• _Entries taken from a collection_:
-------------------------

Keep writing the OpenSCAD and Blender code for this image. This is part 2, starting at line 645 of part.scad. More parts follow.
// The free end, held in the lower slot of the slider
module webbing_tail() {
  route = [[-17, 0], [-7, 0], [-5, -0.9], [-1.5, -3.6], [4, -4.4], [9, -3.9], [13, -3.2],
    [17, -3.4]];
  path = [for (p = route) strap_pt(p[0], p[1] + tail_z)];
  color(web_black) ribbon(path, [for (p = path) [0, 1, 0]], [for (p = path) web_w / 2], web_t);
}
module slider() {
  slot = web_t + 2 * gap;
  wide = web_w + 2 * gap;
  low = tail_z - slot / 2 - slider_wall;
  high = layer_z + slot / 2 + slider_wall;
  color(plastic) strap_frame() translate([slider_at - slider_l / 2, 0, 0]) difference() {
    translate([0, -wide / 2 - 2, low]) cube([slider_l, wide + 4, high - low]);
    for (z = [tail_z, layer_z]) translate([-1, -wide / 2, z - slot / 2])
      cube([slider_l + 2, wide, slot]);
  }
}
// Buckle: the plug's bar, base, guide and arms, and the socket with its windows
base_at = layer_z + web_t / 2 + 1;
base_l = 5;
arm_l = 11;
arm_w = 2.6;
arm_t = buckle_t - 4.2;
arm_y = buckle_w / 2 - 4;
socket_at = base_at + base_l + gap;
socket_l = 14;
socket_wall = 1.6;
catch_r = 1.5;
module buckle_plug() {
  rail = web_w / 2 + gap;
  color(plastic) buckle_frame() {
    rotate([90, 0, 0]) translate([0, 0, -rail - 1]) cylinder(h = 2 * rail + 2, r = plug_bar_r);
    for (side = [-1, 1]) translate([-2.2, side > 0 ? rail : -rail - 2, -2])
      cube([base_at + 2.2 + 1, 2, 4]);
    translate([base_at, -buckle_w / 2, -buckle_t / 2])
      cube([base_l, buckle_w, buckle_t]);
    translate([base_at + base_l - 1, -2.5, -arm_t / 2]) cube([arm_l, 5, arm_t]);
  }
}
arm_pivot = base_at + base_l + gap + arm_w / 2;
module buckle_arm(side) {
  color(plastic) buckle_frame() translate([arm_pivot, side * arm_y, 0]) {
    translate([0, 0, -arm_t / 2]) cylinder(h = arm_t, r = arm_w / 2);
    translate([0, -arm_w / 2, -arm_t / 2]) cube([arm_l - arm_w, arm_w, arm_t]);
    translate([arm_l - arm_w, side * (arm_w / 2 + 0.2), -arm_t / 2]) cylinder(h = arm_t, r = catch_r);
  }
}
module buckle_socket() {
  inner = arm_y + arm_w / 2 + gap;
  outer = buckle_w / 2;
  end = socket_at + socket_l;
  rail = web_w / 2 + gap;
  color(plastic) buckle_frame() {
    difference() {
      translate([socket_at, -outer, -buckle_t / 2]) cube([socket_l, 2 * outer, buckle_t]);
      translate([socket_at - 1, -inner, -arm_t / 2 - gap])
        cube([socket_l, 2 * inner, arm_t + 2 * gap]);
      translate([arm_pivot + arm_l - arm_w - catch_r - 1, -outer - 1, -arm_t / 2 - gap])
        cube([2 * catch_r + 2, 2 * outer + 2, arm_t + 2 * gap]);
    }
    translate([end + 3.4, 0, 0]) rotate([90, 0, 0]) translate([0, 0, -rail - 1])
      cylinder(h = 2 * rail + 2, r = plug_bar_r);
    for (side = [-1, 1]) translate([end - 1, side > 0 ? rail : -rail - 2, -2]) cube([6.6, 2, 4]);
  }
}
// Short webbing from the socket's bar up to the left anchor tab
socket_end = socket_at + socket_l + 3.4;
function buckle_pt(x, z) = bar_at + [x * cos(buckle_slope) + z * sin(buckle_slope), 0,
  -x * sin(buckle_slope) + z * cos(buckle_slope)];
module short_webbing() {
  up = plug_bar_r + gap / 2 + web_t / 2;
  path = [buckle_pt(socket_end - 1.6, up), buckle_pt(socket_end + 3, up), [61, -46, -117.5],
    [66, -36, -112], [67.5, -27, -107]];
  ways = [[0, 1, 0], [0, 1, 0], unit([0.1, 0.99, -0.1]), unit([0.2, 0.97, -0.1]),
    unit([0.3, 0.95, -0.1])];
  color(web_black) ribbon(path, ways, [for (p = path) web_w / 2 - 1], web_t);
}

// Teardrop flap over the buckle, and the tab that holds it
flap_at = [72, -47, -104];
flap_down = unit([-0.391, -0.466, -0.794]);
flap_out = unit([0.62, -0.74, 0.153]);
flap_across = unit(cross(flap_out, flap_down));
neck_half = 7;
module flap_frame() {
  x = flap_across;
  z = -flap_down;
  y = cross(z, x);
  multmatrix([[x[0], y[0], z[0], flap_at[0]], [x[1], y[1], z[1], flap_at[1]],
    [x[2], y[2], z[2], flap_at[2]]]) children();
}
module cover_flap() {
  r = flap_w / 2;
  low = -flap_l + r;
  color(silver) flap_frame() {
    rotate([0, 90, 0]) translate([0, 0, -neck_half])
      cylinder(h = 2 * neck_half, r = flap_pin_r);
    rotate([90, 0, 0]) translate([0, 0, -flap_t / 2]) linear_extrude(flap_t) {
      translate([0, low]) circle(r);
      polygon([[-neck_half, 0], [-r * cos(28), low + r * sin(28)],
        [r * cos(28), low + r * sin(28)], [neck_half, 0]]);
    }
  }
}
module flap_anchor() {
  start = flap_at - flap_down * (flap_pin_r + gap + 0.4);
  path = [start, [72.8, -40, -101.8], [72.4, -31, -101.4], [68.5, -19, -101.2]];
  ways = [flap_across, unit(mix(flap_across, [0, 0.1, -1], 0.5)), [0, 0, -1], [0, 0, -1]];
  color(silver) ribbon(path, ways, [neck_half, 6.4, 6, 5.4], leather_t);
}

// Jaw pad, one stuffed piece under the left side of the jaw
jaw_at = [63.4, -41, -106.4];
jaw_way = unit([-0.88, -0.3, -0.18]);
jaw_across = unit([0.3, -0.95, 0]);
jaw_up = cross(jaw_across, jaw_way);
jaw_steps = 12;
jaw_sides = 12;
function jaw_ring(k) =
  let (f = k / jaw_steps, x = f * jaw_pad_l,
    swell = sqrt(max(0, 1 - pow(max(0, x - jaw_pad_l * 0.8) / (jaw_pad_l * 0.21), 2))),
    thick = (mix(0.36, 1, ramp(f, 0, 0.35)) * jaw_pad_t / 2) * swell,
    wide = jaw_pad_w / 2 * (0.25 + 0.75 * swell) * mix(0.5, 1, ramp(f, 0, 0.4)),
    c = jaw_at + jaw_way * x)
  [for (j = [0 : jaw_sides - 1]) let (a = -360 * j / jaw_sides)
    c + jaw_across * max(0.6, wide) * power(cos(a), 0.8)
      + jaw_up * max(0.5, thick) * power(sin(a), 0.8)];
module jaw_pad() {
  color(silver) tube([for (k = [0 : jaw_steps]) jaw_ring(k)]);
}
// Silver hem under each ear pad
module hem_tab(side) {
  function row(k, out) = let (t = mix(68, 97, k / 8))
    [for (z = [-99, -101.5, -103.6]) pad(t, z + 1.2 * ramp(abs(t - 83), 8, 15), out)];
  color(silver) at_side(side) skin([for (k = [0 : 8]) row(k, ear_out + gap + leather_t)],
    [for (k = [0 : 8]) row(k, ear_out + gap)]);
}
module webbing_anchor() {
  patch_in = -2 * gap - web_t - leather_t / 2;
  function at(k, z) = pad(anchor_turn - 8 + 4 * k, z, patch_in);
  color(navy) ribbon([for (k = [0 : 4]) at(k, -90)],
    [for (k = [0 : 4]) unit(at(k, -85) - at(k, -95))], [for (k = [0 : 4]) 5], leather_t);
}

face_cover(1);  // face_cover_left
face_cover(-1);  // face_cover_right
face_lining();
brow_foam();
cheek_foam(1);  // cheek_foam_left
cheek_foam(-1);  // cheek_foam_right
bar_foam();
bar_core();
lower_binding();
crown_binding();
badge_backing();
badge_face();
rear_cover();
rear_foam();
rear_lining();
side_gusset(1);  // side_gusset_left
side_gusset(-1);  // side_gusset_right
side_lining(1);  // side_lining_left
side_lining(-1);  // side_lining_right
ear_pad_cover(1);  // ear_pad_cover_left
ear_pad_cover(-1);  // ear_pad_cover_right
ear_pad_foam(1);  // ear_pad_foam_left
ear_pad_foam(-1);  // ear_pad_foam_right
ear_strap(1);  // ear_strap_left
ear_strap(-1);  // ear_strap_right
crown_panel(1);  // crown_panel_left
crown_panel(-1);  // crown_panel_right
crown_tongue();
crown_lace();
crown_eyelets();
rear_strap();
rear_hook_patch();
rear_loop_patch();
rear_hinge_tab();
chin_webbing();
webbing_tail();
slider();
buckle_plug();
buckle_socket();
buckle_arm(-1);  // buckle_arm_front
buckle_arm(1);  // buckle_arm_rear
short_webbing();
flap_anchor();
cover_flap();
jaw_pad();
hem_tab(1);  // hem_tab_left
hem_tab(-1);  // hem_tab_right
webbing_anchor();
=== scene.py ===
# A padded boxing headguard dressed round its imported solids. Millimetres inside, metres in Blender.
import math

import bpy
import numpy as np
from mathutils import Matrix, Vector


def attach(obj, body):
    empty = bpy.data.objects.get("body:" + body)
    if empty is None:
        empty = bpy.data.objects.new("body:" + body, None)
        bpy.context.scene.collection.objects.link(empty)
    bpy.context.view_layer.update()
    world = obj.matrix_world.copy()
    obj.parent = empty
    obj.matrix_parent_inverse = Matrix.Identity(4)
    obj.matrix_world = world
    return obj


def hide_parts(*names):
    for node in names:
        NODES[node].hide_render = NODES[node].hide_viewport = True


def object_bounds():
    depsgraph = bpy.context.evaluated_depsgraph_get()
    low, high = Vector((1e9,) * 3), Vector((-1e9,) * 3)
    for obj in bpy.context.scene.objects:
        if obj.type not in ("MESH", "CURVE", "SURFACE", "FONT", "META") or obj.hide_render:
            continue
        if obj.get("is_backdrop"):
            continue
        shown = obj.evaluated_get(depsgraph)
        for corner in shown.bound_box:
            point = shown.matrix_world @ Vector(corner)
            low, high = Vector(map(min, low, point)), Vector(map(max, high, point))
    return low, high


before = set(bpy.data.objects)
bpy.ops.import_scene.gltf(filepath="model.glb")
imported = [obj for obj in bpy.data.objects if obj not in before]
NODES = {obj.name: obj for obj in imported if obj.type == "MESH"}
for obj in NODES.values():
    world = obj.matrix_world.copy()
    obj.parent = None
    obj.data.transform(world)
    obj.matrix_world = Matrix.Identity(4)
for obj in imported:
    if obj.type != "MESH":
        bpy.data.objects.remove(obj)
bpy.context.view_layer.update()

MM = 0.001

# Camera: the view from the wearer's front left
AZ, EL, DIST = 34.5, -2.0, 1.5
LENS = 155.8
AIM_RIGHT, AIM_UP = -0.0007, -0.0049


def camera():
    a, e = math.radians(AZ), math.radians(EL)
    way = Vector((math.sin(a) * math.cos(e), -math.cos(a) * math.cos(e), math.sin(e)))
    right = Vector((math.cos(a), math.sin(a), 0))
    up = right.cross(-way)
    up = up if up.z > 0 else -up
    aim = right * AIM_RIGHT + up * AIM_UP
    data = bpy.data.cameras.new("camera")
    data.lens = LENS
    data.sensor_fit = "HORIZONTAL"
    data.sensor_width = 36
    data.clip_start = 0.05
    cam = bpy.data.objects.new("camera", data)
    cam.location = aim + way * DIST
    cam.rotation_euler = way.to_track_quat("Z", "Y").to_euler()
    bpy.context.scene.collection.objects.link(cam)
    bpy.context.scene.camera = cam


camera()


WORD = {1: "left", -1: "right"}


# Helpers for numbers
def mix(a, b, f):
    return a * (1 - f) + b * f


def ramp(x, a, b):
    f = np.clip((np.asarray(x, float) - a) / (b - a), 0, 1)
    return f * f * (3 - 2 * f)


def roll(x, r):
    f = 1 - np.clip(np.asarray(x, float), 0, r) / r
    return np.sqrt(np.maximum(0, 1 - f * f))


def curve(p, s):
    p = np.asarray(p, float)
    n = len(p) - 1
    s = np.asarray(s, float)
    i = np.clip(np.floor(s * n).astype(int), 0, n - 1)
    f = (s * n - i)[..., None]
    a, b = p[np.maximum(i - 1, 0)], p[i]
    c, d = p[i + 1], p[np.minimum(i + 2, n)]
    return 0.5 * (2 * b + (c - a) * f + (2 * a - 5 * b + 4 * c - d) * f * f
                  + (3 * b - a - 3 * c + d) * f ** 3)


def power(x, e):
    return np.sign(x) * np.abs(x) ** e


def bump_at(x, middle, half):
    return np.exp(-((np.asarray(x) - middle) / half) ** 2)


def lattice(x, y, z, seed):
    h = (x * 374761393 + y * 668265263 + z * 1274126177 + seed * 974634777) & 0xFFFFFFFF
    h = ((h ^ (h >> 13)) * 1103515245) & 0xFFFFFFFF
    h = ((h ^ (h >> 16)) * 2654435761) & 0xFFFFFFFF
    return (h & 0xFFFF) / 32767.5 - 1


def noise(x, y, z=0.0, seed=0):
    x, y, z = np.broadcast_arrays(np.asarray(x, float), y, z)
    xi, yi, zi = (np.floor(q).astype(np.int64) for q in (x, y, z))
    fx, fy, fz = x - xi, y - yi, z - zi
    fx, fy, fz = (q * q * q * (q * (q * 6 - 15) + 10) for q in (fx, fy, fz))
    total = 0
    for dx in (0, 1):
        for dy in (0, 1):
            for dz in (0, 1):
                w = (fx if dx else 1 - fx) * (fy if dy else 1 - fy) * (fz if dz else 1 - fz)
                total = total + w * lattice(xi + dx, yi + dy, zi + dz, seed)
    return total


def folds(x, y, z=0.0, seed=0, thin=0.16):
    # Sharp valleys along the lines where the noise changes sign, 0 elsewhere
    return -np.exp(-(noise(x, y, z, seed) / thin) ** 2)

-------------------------

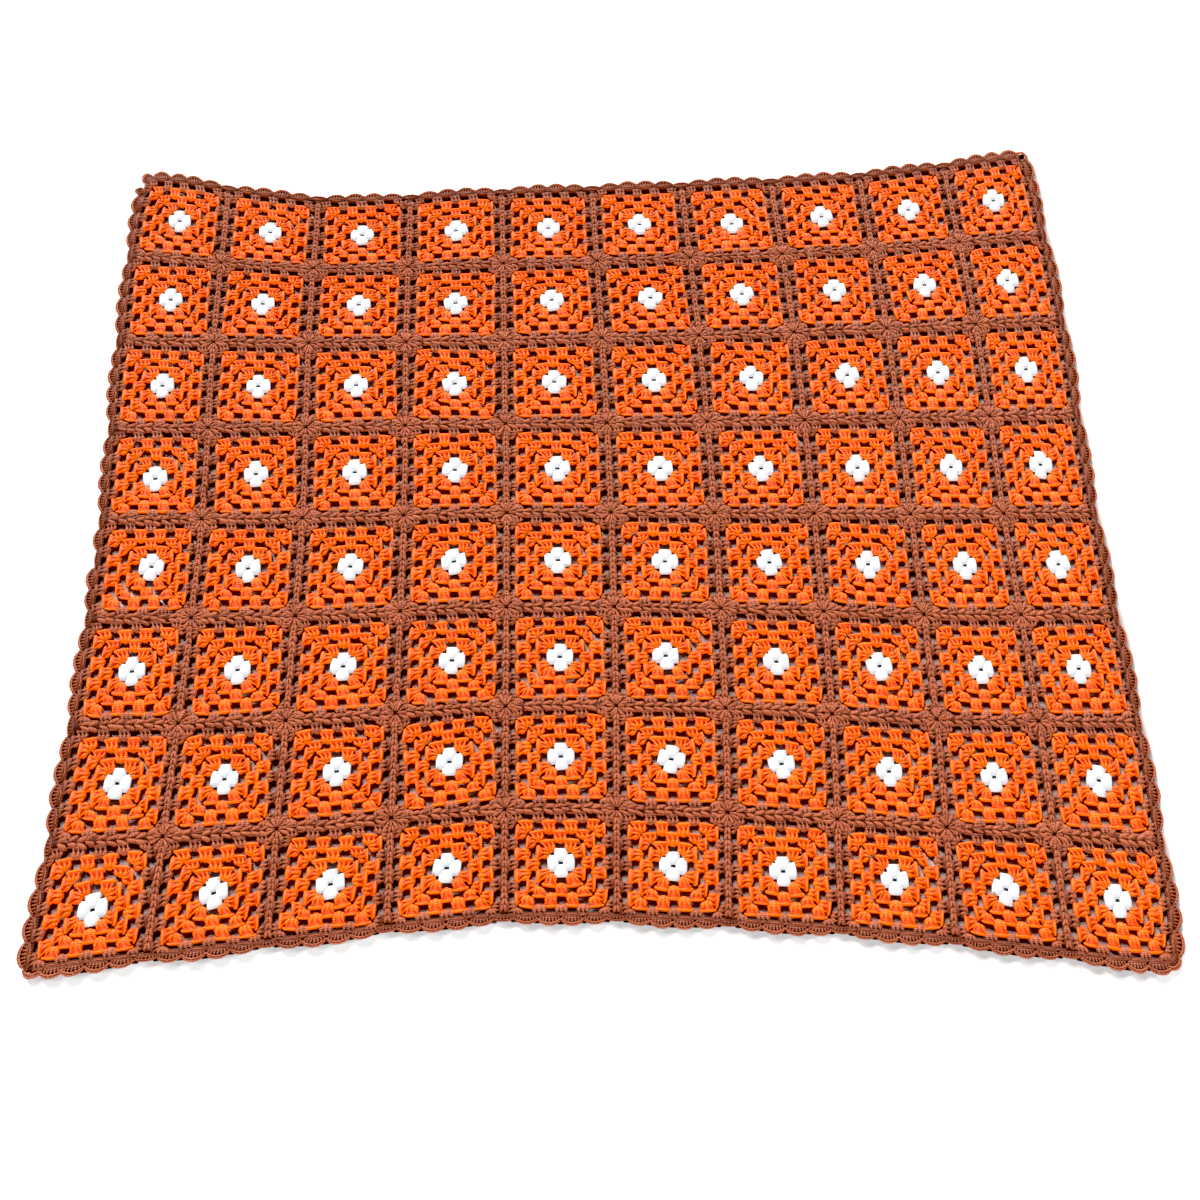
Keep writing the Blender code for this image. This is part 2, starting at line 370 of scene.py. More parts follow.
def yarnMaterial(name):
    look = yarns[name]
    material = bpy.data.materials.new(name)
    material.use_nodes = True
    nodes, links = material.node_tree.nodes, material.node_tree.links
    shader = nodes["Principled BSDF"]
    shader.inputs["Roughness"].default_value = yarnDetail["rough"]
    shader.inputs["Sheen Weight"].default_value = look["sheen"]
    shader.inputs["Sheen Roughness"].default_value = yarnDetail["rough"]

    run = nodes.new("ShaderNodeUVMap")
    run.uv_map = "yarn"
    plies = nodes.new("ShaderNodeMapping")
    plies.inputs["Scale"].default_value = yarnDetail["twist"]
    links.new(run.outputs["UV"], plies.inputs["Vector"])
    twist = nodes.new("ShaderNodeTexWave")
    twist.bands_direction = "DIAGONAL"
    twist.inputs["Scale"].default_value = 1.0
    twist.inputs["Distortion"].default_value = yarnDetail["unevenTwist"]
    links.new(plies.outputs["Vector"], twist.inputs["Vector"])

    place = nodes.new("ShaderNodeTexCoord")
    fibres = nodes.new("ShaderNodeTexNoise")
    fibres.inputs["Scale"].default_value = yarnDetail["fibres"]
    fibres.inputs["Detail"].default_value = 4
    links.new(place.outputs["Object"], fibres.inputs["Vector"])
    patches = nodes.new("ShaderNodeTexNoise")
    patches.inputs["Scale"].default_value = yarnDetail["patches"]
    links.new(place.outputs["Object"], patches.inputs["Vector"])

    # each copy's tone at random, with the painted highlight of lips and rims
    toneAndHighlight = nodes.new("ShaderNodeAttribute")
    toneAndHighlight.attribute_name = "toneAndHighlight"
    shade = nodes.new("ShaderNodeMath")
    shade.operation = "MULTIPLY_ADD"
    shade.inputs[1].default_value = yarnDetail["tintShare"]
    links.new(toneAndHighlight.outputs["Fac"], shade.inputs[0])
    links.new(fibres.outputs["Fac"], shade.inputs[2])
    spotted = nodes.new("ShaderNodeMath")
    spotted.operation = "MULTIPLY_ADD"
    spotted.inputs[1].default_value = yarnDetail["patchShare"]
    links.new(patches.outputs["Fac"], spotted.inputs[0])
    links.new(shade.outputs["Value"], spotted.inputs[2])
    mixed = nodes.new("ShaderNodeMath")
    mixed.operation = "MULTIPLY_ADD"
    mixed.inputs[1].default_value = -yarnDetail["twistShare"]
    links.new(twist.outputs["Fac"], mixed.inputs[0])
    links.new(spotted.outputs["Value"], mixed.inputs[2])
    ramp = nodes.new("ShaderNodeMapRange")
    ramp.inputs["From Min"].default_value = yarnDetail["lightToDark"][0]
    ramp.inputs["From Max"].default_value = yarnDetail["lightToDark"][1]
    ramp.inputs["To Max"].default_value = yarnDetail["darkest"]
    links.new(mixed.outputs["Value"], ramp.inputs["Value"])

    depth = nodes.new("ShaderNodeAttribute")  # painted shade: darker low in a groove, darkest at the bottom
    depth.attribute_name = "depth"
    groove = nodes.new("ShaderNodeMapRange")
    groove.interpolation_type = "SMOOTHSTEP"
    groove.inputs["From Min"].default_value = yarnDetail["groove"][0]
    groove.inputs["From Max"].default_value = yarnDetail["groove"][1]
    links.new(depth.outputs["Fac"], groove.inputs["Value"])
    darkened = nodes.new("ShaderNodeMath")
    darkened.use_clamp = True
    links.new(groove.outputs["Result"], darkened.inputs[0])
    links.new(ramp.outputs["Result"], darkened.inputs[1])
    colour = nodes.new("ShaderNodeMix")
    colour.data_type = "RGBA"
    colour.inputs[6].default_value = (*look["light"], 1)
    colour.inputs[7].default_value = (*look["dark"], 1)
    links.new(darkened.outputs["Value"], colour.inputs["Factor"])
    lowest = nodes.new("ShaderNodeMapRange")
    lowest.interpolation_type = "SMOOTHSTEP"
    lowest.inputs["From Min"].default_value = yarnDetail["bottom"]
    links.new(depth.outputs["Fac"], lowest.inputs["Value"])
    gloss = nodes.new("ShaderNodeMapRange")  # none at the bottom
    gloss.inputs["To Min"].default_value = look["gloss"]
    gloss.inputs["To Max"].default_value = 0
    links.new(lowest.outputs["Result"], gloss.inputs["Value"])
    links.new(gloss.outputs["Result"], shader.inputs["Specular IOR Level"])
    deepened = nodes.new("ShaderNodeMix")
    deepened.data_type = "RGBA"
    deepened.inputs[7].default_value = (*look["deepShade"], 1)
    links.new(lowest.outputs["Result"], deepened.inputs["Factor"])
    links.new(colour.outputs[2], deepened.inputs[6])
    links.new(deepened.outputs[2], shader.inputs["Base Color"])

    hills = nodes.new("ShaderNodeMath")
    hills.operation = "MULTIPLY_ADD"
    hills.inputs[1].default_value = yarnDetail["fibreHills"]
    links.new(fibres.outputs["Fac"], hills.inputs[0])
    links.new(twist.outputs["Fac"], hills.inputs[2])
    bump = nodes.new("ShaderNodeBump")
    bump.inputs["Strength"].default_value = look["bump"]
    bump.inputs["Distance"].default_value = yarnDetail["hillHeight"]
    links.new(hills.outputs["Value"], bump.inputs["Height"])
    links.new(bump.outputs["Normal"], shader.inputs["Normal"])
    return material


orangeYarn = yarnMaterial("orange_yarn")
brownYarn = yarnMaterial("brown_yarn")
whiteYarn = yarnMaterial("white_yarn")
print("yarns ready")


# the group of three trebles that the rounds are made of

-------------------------

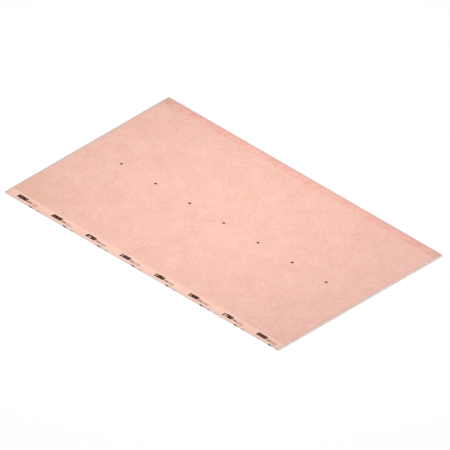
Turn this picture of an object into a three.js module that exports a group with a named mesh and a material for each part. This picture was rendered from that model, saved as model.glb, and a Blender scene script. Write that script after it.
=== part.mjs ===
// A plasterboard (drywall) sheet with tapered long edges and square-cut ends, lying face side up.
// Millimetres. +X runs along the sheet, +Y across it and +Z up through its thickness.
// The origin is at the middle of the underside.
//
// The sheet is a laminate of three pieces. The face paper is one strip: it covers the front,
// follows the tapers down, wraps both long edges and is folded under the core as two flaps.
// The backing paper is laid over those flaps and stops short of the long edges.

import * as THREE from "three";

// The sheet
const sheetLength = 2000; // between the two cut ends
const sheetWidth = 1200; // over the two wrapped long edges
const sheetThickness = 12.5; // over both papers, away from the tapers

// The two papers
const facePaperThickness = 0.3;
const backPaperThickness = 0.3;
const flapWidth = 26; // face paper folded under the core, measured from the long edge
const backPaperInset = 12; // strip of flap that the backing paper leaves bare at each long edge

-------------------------

• _Required task_: Extract the span of lines that starts with the line containing "chin_webbing();" and ends with the line containing "obj.parent = empty". Keep it exact and add nothing.

• _Solution_:
chin_webbing();
webbing_tail();
slider();
buckle_plug();
buckle_socket();
buckle_arm(-1);  // buckle_arm_front
buckle_arm(1);  // buckle_arm_rear
short_webbing();
flap_anchor();
cover_flap();
jaw_pad();
hem_tab(1);  // hem_tab_left
hem_tab(-1);  // hem_tab_right
webbing_anchor();
=== scene.py ===
# A padded boxing headguard dressed round its imported solids. Millimetres inside, metres in Blender.
import math

import bpy
import numpy as np
from mathutils import Matrix, Vector


def attach(obj, body):
    empty = bpy.data.objects.get("body:" + body)
    if empty is None:
        empty = bpy.data.objects.new("body:" + body, None)
        bpy.context.scene.collection.objects.link(empty)
    bpy.context.view_layer.update()
    world = obj.matrix_world.copy()
    obj.parent = empty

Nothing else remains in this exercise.